**Recorded data**
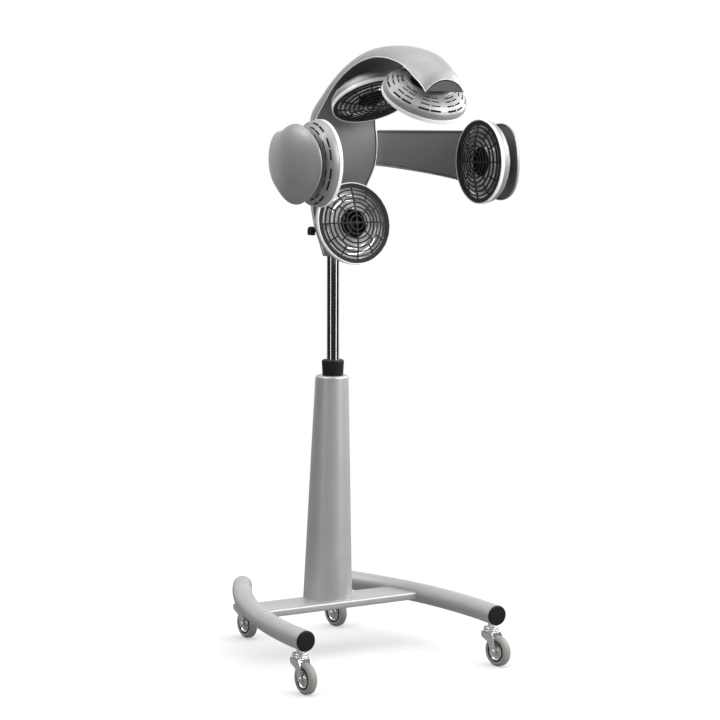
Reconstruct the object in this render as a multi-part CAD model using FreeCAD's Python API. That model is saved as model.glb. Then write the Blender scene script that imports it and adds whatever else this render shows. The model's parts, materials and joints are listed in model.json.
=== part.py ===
import FreeCAD, Part
import math
import os
from FreeCAD import Rotation, Vector

# Hair colour processor: a wheeled stand that carries a curved hood with five
# ring-lamp heads. Millimetres. Origin on the floor under the mast, +Z up,
# the client sits on the -Y side. X = 0 is the plane of symmetry.

# ---------------------------------------------------------------- base frame
TUBE_OD = 50.0
TUBE_WALL = 2.5
TUBE_HEIGHT = 127.0          # centre line above the floor
TUBE_FRONT_X = 267.5         # half the track at the front ends
TUBE_FRONT_Y = -346.0
TUBE_TOE = 2.3               # degrees, front ends turned in
TUBE_BEND_R = 1146.0
TUBE_SWEEP = 32.0            # degrees of arc from front to rear end
CAP_LIP = 4.0
CAP_PLUG = 16.0
CROSSBAR_DEPTH = 102.0
CROSSBAR_THICK = 18.0
CROSSBAR_TOP = 133.0
CROSSBAR_ROUND = 4.0

# ------------------------------------------------------------------- castors
WHEEL_R = 37.5
WHEEL_WIDTH = 24.0
HUB_R = 24.0
HUB_WIDTH = 20.0
AXLE_R = 4.0
CASTOR_TRAIL = 25.0
CASTOR_INSET = 26.0          # swivel axis from the tube end
FORK_CUP_R = 19.0
FORK_CUP_H = 13.0
FORK_TOP = 95.0
FORK_PLATE = 2.5
FORK_GAP = 29.0              # between the two fork legs
STEM_R = 5.0
STEM_NUT_R = 9.0
CASTOR_HEADINGS = {"front_left": -86.0, "front_right": -79.0, "rear_left": -86.0, "rear_right": -80.0}

# ------------------------------------------------------------ column and mast
COLUMN_FRONT_Y = -37.0       # the front line of the cover is upright
COLUMN_BOTTOM_R = 62.0
COLUMN_TOP_R = 41.5
COLUMN_TOP = 700.0
COLUMN_WALL = 2.5
SHOULDER = 6.0
PANEL_BOTTOM_HALF = 46.0
PANEL_TOP_HALF = 10.0
PANEL_BOTTOM = 145.0
PANEL_TOP = 640.0
PANEL_LAP = 6.0
GUIDE_OD = 40.0
GUIDE_ID = 36.0
GUIDE_NECK = 24.0            # guide tube above the column top
GUIDE_FLANGE_R = 34.0
GUIDE_FLANGE_T = 8.0
BUSH_LENGTH = 30.0
UPPER_BUSH_TOP = 690.0
LOWER_BUSH_TOP = 605.0
COLLAR_TOP_R = 28.0
COLLAR_BOTTOM_R = 26.0
COLLAR_HEIGHT = 39.0
MAST_OD = 32.0
MAST_WALL = 2.0
MAST_BOTTOM = 350.0
MAST_TOP = 1040.0
LIFT_EACH_WAY = 200.0        # travel of the mast up and down from mid height
SPRING_OD = 22.0
SPRING_ID = 18.0
SPRING_FLOOR = 6.0           # end wall at the foot of the gas spring
SPRING_HEAD = 10.0           # end wall that guides the rod
PISTON_T = 8.0
PISTON_MARGIN = 1.0          # between piston and end wall at each end of the travel
ROD_R = 4.0
ROD_STUD_R = 3.0
MAST_PLUG = 770.0            # underside of the plug that takes the rod
MAST_PLUG_T = 8.0
INLET_HEIGHT = 180.0
INLET_R = 9.0
INLET_FLANGE_R = 14.0

# ------------------------------------------------------------- tilt and hood
PIVOT_Y = 8.0
PIVOT_Z = 1061.0
TRUNNION_R = 8.0
BLOCK_HALF = 15.0
CHEEK_T = 4.0
CHEEK_GAP = 1.0
TRUNNION_PROUD = 2.0         # trunnion end beyond the cheek
WEB_GAP = 8.0                # from the cheeks' front edge to the web
WEB_T = 5.0
CHEEK_RISE = 40.0            # cheeks above the block of the tilt bracket
SLEEVE_R = 19.5
SLEEVE_BOTTOM = 1020.0
KNOB_R = 11.0                # half round top of the grip
KNOB_DROP = 10.5             # flat underside below the screw's axis
KNOB_ROUND = 2.0
KNOB_LENGTH = 11.0
KNOB_INNER_X = 52.0          # inner face of the grip, clear of the hood cover
KNOB_SCREW_R = 4.0
COVER_T = 3.0
INNER_T = 2.5
WRAP_DEPTH = 28.0            # inner cover bulge from which its section is a full arch
RIM_RECESS = 3.0             # the inner cover sits this far inside the rim
RIBBON_WIDTH = 36.0
RIBBON_T = 5.0
BADGE_T = 3.0
BADGE_RECESS = 1.0
PANEL_HALF_X = 34.0
PANEL_LOW_Z = 1205.0
PANEL_HIGH_Z = 1295.0
PANEL_BACK_Y = 12.0
PANEL_FACE_Y = 32.0
BUTTON_R = 8.0
BUTTON_TRAVEL = 3.0
BUTTON_PROUD = 4.0
BUTTON_Z = 1228.0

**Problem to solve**
Quote the listing above from its first line to the line with "from FreeCAD import Rotation, Vector", inclusive, and add nothing.

**Task output**
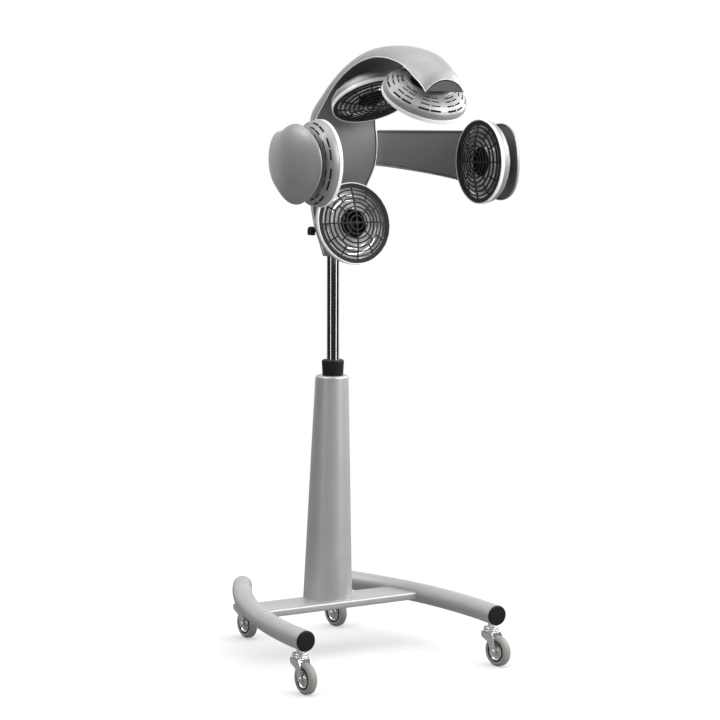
Reconstruct the object in this render as a multi-part CAD model using FreeCAD's Python API. That model is saved as model.glb. Then write the Blender scene script that imports it and adds whatever else this render shows. The model's parts, materials and joints are listed in model.json.
=== part.py ===
import FreeCAD, Part
import math
import os
from FreeCAD import Rotation, Vector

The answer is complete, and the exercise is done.